[START Collected material]
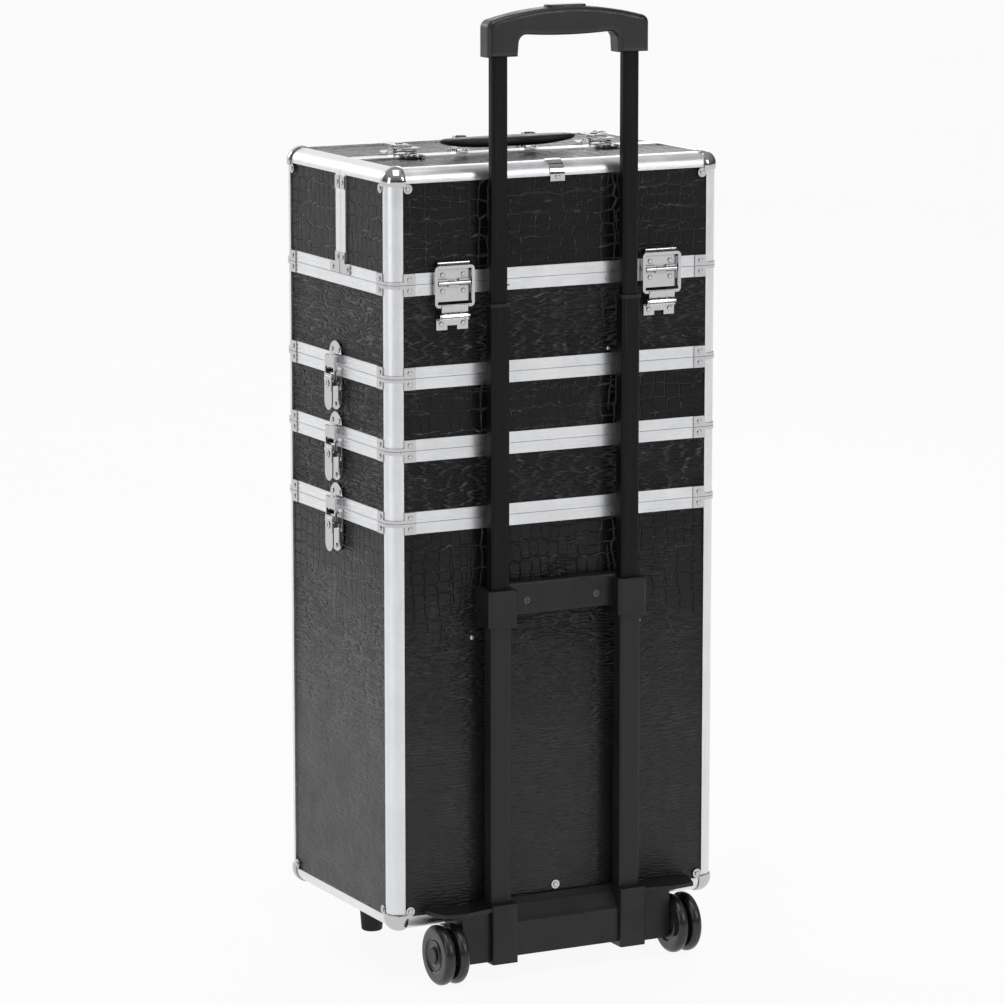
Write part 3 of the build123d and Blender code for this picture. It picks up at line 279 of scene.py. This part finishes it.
def lining():
    """Black flocked board inside the sections."""
    sh = Shader("flocked_lining", (0.016, 0.016, 0.018), roughness=0.95, specular=0.2)
    sh.set("Sheen Weight", 0.6)
    sh.set("Sheen Roughness", 0.4)
    pile = sh.noise(2600.0, 3.0, 0.7)
    sh.set("Normal", sh.bump(pile, 0.0004, 0.7))
    brushed = sh.noise(14.0, 4.0, 0.6, distortion=1.2)
    shade = sh.colors(sh.span(brushed, 0.35, 0.65), (0.011, 0.011, 0.013), (0.024, 0.024, 0.027))
    sh.set("Base Color", shade)
    return sh.material


def aluminium():
    """Satin anodised extrusion: fine lines run along each length, with scuffs and small dents."""
    sh = Shader("satin_aluminium", (0.88, 0.885, 0.90), metallic=1.0, roughness=0.3)
    x, y, z = sh.split(sh.place())
    nz = sh.split(sh.vector("ABSOLUTE", sh.coords.outputs["Normal"]))[2]
    half_w, half_d = (CASE_HI.x - CASE_LO.x) / 2, (CASE_HI.y - CASE_LO.y) / 2
    post_x = sh.math("GREATER_THAN", sh.math("ABSOLUTE", x), half_w - POST_REACH)
    from_mid = sh.math("ABSOLUTE", sh.math("SUBTRACT", y, CASE_MID_Y))
    post = sh.math("MULTIPLY", post_x, sh.math("GREATER_THAN", from_mid, half_d - POST_REACH))
    flat_top = sh.math("GREATER_THAN", nz, 0.7)
    rail = sh.blend(flat_top, z, sh.math("ADD", x, y))
    across = sh.blend(post, rail, sh.math("SUBTRACT", x, y))
    along = sh.blend(post, sh.math("ADD", x, y), z)
    strand = sh.join(sh.math("MULTIPLY", across, 2600.0), sh.math("MULTIPLY", along, 9.0))
    lines = sh.node("TexNoise", {"Vector": strand, "Scale": 1.0, "Detail": 3.0, "Roughness": 0.7},
                    noise_dimensions="2D").outputs[0]
    bold = sh.join(sh.math("MULTIPLY", across, 620.0), sh.math("MULTIPLY", along, 3.0))
    bold = sh.node("TexNoise", {"Vector": bold, "Scale": 1.0, "Detail": 1.0},
                   noise_dimensions="2D").outputs[0]
    dent = sh.span(sh.noise(420.0, 1.0), 0.70, 0.78)
    relief = sh.math("ADD", lines, sh.math("MULTIPLY", bold, 0.8))
    relief = sh.math("SUBTRACT", relief, dent)
    sh.set("Normal", sh.bump(relief, 0.00007, 0.8))
    cloud = sh.noise(26.0, 5.0, 0.62)
    scuff = sh.span(sh.noise(90.0, 6.0, 0.75, stretch=(1.0, 1.0, 0.35)), 0.60, 0.74)
    tone = sh.colors(sh.span(cloud, 0.35, 0.68), (0.76, 0.772, 0.79), (0.86, 0.865, 0.875))
    tone = sh.colors(sh.math("MULTIPLY", sh.span(lines, 0.52, 0.72), 0.45), tone, (0.56, 0.57, 0.60))
    tone = sh.colors(sh.math("MULTIPLY", scuff, 0.30), tone, (0.60, 0.60, 0.61))
    sh.set("Base Color", tone)
    rough = sh.span(cloud, 0.3, 0.7, 0.27, 0.38)
    rough = sh.math("MULTIPLY_ADD", scuff, 0.12, rough)
    rough = sh.math("MULTIPLY_ADD", lines, 0.08, rough)
    sh.set("Roughness", rough)
    return sh.material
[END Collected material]
### Given exercise
Print back all the lines verbatim.

### Result for this exercise
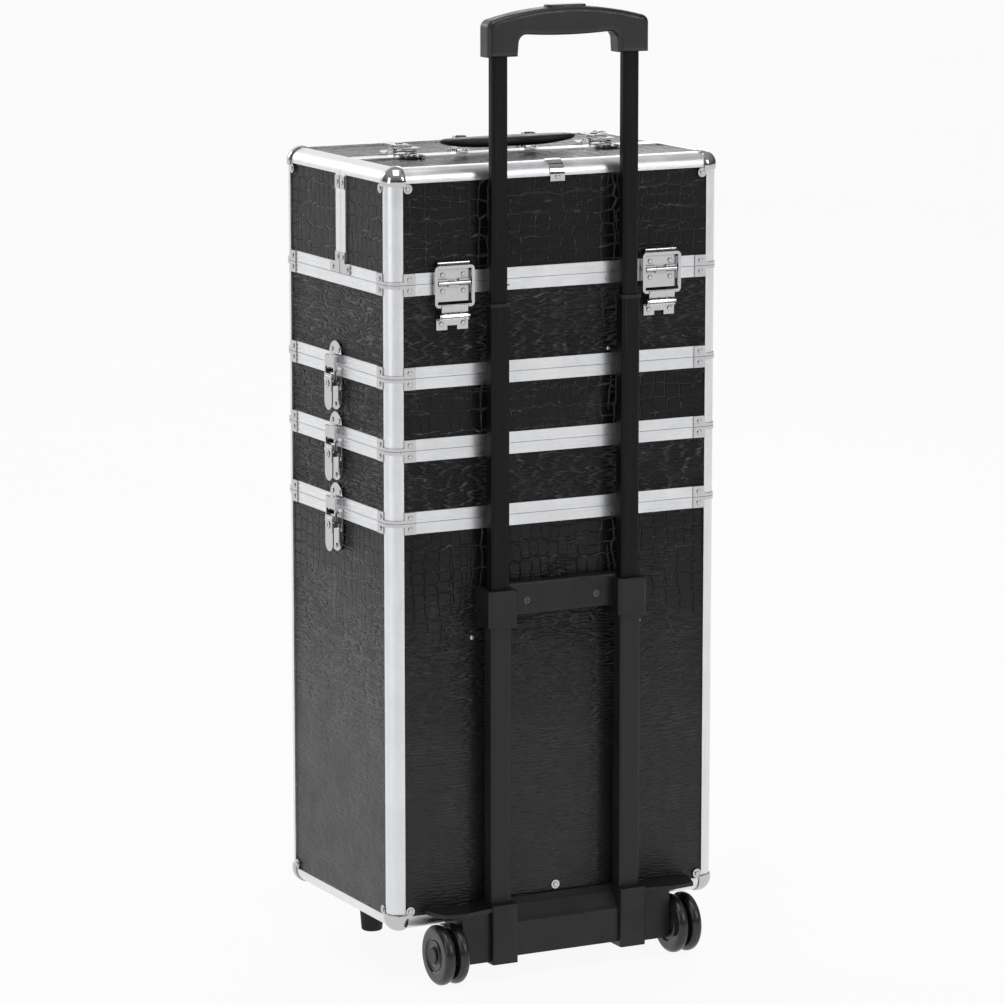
Write part 3 of the build123d and Blender code for this picture. It picks up at line 279 of scene.py. This part finishes it.
def lining():
    """Black flocked board inside the sections."""
    sh = Shader("flocked_lining", (0.016, 0.016, 0.018), roughness=0.95, specular=0.2)
    sh.set("Sheen Weight", 0.6)
    sh.set("Sheen Roughness", 0.4)
    pile = sh.noise(2600.0, 3.0, 0.7)
    sh.set("Normal", sh.bump(pile, 0.0004, 0.7))
    brushed = sh.noise(14.0, 4.0, 0.6, distortion=1.2)
    shade = sh.colors(sh.span(brushed, 0.35, 0.65), (0.011, 0.011, 0.013), (0.024, 0.024, 0.027))
    sh.set("Base Color", shade)
    return sh.material


def aluminium():
    """Satin anodised extrusion: fine lines run along each length, with scuffs and small dents."""
    sh = Shader("satin_aluminium", (0.88, 0.885, 0.90), metallic=1.0, roughness=0.3)
    x, y, z = sh.split(sh.place())
    nz = sh.split(sh.vector("ABSOLUTE", sh.coords.outputs["Normal"]))[2]
    half_w, half_d = (CASE_HI.x - CASE_LO.x) / 2, (CASE_HI.y - CASE_LO.y) / 2
    post_x = sh.math("GREATER_THAN", sh.math("ABSOLUTE", x), half_w - POST_REACH)
    from_mid = sh.math("ABSOLUTE", sh.math("SUBTRACT", y, CASE_MID_Y))
    post = sh.math("MULTIPLY", post_x, sh.math("GREATER_THAN", from_mid, half_d - POST_REACH))
    flat_top = sh.math("GREATER_THAN", nz, 0.7)
    rail = sh.blend(flat_top, z, sh.math("ADD", x, y))
    across = sh.blend(post, rail, sh.math("SUBTRACT", x, y))
    along = sh.blend(post, sh.math("ADD", x, y), z)
    strand = sh.join(sh.math("MULTIPLY", across, 2600.0), sh.math("MULTIPLY", along, 9.0))
    lines = sh.node("TexNoise", {"Vector": strand, "Scale": 1.0, "Detail": 3.0, "Roughness": 0.7},
                    noise_dimensions="2D").outputs[0]
    bold = sh.join(sh.math("MULTIPLY", across, 620.0), sh.math("MULTIPLY", along, 3.0))
    bold = sh.node("TexNoise", {"Vector": bold, "Scale": 1.0, "Detail": 1.0},
                   noise_dimensions="2D").outputs[0]
    dent = sh.span(sh.noise(420.0, 1.0), 0.70, 0.78)
    relief = sh.math("ADD", lines, sh.math("MULTIPLY", bold, 0.8))
    relief = sh.math("SUBTRACT", relief, dent)
    sh.set("Normal", sh.bump(relief, 0.00007, 0.8))
    cloud = sh.noise(26.0, 5.0, 0.62)
    scuff = sh.span(sh.noise(90.0, 6.0, 0.75, stretch=(1.0, 1.0, 0.35)), 0.60, 0.74)
    tone = sh.colors(sh.span(cloud, 0.35, 0.68), (0.76, 0.772, 0.79), (0.86, 0.865, 0.875))
    tone = sh.colors(sh.math("MULTIPLY", sh.span(lines, 0.52, 0.72), 0.45), tone, (0.56, 0.57, 0.60))
    tone = sh.colors(sh.math("MULTIPLY", scuff, 0.30), tone, (0.60, 0.60, 0.61))
    sh.set("Base Color", tone)
    rough = sh.span(cloud, 0.3, 0.7, 0.27, 0.38)
    rough = sh.math("MULTIPLY_ADD", scuff, 0.12, rough)
    rough = sh.math("MULTIPLY_ADD", lines, 0.08, rough)
    sh.set("Roughness", rough)
    return sh.material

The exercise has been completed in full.